Otherwise, it’s going to be a major problem. They can sit in jails and wreak havoc in society. Even with very strict security checks, they are able to take mobile phones and other facilities inside the jails.
Institutions from various sectors should seriously look at their reforms and rehabilitation. If you lock up people and condemn them as criminals for life, they will behave like criminals.
Industries and businesses should help, there should take an active role in de-stigmatisation, rehabilitation and re-integration.
There are a lot of reports of torture and sexual abuse in Indian jails. How serious are they?
Yes, lot of abuses, including sexual abuse, happen. Many young people enter the jails meant for adults because of wrong calculation of age. When the courts don’t ask for age determination tests and juveniles end up in jails, they are easy targets for sexual abuse.
I think the states should be more lenient on parole and should take steps to humanise the convicts.
Rapists are treated the worst. It’s a reflection of the social order that we see in our societies. Rapists are condemned, get repeatedly attacked and sexually violated. Some times officers also encourage them.

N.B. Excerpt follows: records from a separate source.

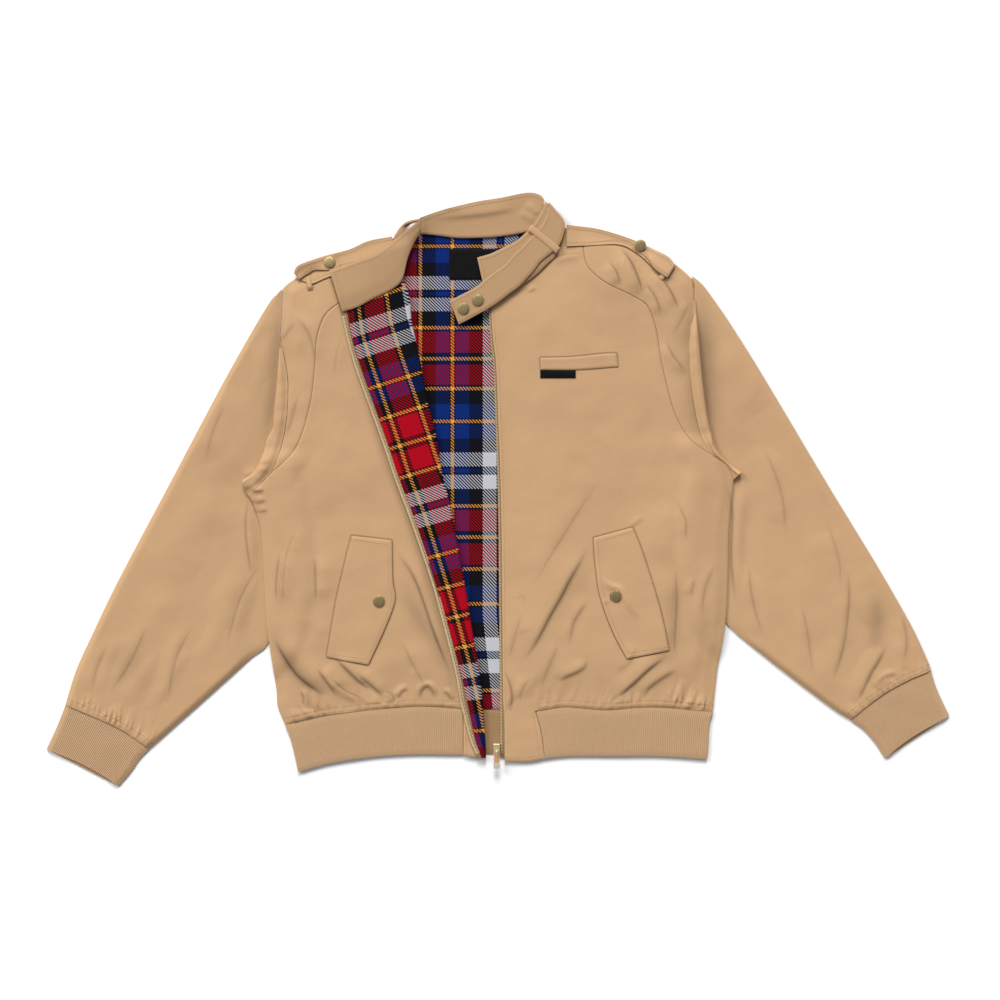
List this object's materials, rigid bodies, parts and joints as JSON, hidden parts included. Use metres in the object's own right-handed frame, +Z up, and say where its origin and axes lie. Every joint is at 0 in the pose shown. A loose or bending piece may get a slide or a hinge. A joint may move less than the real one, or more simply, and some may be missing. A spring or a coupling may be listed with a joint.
{
  "type": "harrington jacket",
  "caption": "Tan zip-front harrington jacket laid flat and open, with a tartan lining turned out as a lapel, ribbed cuffs and hem, epaulettes and a throat strap.",
  "frame": {"origin": "middle of the bounding box at the floor that the jacket's back lies on", "axes": "+Y towards the collar, +Z up out of the open front, +X towards the wearer's left sleeve"},
  "size_m": [1.1906, 0.7818, 0.0172],
  "materials": {
    "tan_cotton": "matt tan cotton twill",
    "rib_knit": "tan ribbed knit",
    "tartan_cotton": "red, blue, black, white and orange tartan twill",
    "label_black": "plain black woven label",
    "zip_tape": "tan woven zip tape",
    "snap_brass": "antique brass",
    "zip_metal": "polished gold-coloured metal",
    "pull_tab_leather": "smooth tan leather"
  },
  "bodies": {
    "jacket": {"back_body": "tan_cotton", "back_hem_rib": "rib_knit", "back_lining": "tartan_cotton", "chest_label": "label_black", "chest_welt": "tan_cotton", "collar_back": "tan_cotton", "collar_left": "tan_cotton", "collar_right": "tan_cotton", "left_cuff": "rib_knit", "left_epaulette": "tan_cotton", "left_epaulette_keeper": "tan_cotton", "left_front": "tan_cotton", "left_hem_band": "tan_cotton", "left_hem_rib": "rib_knit", "left_pocket_flap": "tan_cotton", "left_pocket_snap": "snap_brass", "left_shoulder_panel": "tan_cotton", "left_shoulder_snap": "snap_brass", "left_sleeve": "tan_cotton", "left_sleeve_head": "tan_cotton", "left_zip_tape": "zip_tape", "neck_label": "label_black", "right_cuff": "rib_knit", "right_epaulette": "tan_cotton", "right_epaulette_keeper": "tan_cotton", "right_front": "tan_cotton", "right_front_lining": "tartan_cotton", "right_hem_band": "tan_cotton", "right_hem_rib": "rib_knit", "right_pocket_flap": "tan_cotton", "right_pocket_snap": "snap_brass", "right_shoulder_panel": "tan_cotton", "right_shoulder_snap": "snap_brass", "right_sleeve": "tan_cotton", "right_sleeve_head": "tan_cotton", "right_turnback": "tan_cotton", "right_zip_tape": "zip_tape", "strap_back": "tan_cotton", "strap_inner_snap": "snap_brass", "strap_keeper": "tan_cotton", "strap_outer_snap": "snap_brass", "throat_strap": "tan_cotton", "zip_slider": "zip_metal"},
    "pull_tab": {"zip_pull_tab": "pull_tab_leather"}
  },
  "joints": [
    {"name": "pull_tab_hinge", "type": "hinge", "parent": "jacket", "child": "pull_tab", "pos_m": [-0.001, -0.346, 0.0114], "axis": [-1, 0, 0], "range_deg": [0, 150]}
  ]
}
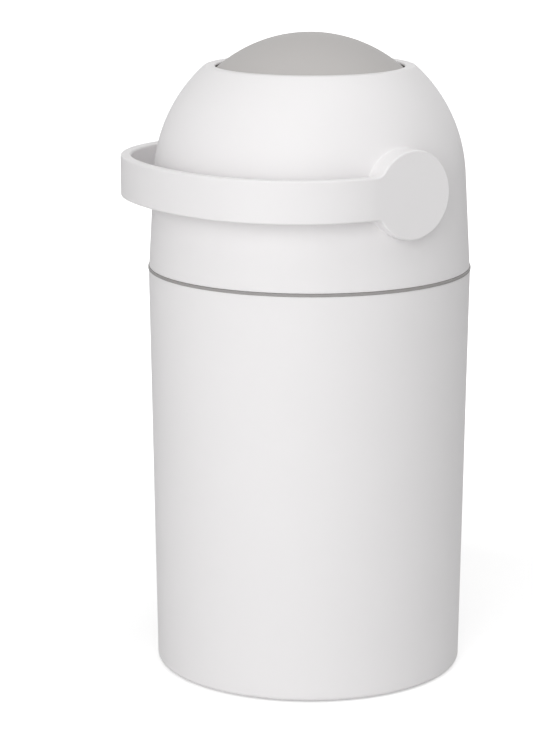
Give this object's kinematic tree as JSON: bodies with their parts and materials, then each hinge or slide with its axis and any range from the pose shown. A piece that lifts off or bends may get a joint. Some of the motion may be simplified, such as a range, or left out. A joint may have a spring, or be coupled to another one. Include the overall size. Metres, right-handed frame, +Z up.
{
  "type": "nappy bin",
  "caption": "Tall round nappy bin with a domed hinged head and a ball drum turned by a wide bail handle, which drops nappies into the tub below.",
  "frame": {"origin": "on the floor under the middle of the tub, the underside of the foot ring's plane", "axes": "+Z up; -Y the front, where the handle rests; +Y the back, where the head's hinge is; X along the drum's axle"},
  "size_m": [0.2848, 0.3031, 0.5399],
  "materials": {
    "white_plastic": "satin white polypropylene",
    "drum_grey": "satin warm grey polypropylene",
    "ring_grey": "satin mid grey polypropylene",
    "dark_rubber": "matt soft rubber",
    "acetal": "smooth natural acetal",
    "steel": "zinc-plated steel"
  },
  "bodies": {
    "bin": {"tub": "white_plastic", "foot_ring": "dark_rubber", "bag_ring": "ring_grey", "hinge_pin": "steel"},
    "head": {"lid_shell": "white_plastic", "lid_frame": "white_plastic", "frame_screws": "steel", "head_gasket": "dark_rubber", "window_wiper": "dark_rubber", "drum_seal": "dark_rubber", "seal_clamp": "white_plastic", "clamp_screws": "steel", "right_bush": "acetal", "left_bush": "acetal", "catch_spring": "steel", "catch_screw": "steel"},
    "drum": {"drum_dome": "drum_grey", "drum_base": "drum_grey", "drum_cup": "white_plastic", "drum_screws": "steel", "right_trunnion": "acetal", "left_trunnion": "acetal", "hub_screws": "steel", "handle": "white_plastic"}
  },
  "joints": [
    {"name": "head_hinge", "type": "hinge", "parent": "bin", "child": "head", "pos_m": [0, 0.1445, 0.3452], "axis": [-1, 0, 0], "range_deg": [0, 95], "deforming": ["catch_spring"]},
    {"name": "drum_turn", "type": "hinge", "parent": "head", "child": "drum", "pos_m": [0, 0, 0.4215], "axis": [-1, 0, 0], "range_deg": [0, 180]}
  ]
}
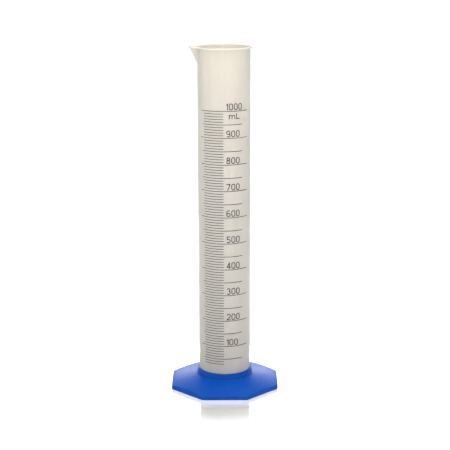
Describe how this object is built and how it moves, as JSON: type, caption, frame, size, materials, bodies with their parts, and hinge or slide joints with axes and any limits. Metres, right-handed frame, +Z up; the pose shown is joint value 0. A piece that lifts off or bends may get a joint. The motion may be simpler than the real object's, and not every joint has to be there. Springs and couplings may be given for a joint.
{
  "type": "graduated cylinder",
  "caption": "Tall translucent plastic measuring cylinder with a V-shaped pouring spout, a rim bead, a printed millilitre scale and a blue octagonal push-on base.",
  "frame": {"origin": "on the tube's axis at the level of the bench that the base stands on", "axes": "+Z up along the tube's axis, the printed scale faces -Y, the pouring spout points along -X, and flats of the octagonal base face -Y and +Y, -X and +X"},
  "size_m": [0.1352, 0.1352, 0.4325],
  "materials": {
    "base_plastic": "glossy moulded blue polypropylene",
    "tube_plastic": "satin translucent natural polypropylene",
    "ink": "dark brown screen-printed ink"
  },
  "bodies": {
    "base": {"base": "base_plastic"},
    "tube": {"tube": "tube_plastic", "hundred_lines": "ink", "fifty_lines": "ink", "ten_lines": "ink", "numerals": "ink", "unit_mark": "ink"}
  },
  "joints": [
    {"name": "tube_lift", "type": "slide", "parent": "base", "child": "tube", "axis": [0, 0, 1], "range_m": [0, 0.04]}
  ]
}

More over, the jailbirds get to read 4-5 newspapers and watch news channels every day. They know what’s happening outside. In the case of the Delhi rape, the inmates themselves could have been certainly agitated because they knew exactly what was happening.
It’s a global issue that everybody is trying to address, but is unable to handle. See, we are not seeing a reduction in the rate of crimes. On the contrary, it is increasing. There are more people going to jail because there are more crimes in society. Unless the crimes come down, the pressure on jails will not ease. There are new jails and detention facilities, but nothing will be enough if the crime rates and number of criminals outpace them. There has to be a social change that reduce crimes.
So the prospects for change look so bad. Is my reading correct?
Unfortunately yes. But, if we all can do our bit – by giving a chance for people to reform themselves, by creating social conditions that will reduce the crime in society and by humanising conditions in jails – things could change.